Sutsuj
Chieftain
- Joined
- Apr 30, 2020
- Messages
- 42
It's not really a double-check, it's more like the normal check. That function is the standard way that the game determines if a given improvement is present in a given city. To process all improvements in a city, the game considers all improvements defined in the scenario data and calls that function to filter out only the ones that are present. That kind of thing is pretty common, for example when a city finishes a unit it checks all present improvements to see if there are any that give the unit a bonus experience level. It does the same thing when computing city production, commerce, corruption, happiness, pollution, defensive bonuses, available build options, and so on.

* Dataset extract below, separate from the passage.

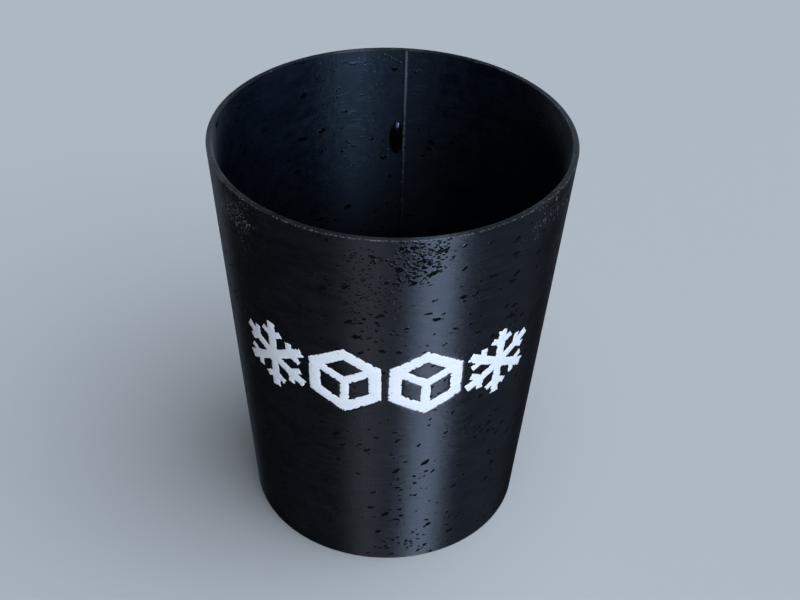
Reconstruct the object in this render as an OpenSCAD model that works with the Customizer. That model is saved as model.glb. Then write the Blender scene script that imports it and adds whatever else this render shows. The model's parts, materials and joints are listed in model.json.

But what really concerns me is the cost of the unit AI. Imagine an AI battle where a large stack of units is attacking a city with a large stack of defenders. Each attacker must find the top defender in the city, which means evaluating the defense strength of each defending unit, which means finding the defensive bonus provided by the city, which means checking every present improvement. If checking every improvement requires checking every unit in the city, you'd be considering every defending unit, times every possible improvement, times every defender, times every attacker. That could easily be a drag on turn times. Though I should point out this is all speculative. Maybe the combat code doesn't work that way, or maybe the slowdown caused would be drowned out by some other factor. The only way to know would be to test an actual implementation.
Ugh, if that is indeed the case then that's unfortunate. It seems CivIII could really use more permanent state and/or some hash tables in its implementation. If looking up "is a unit of type X in the City?" is big-O(1) with a small constant factor, then the change shouldn't have too much of an impact.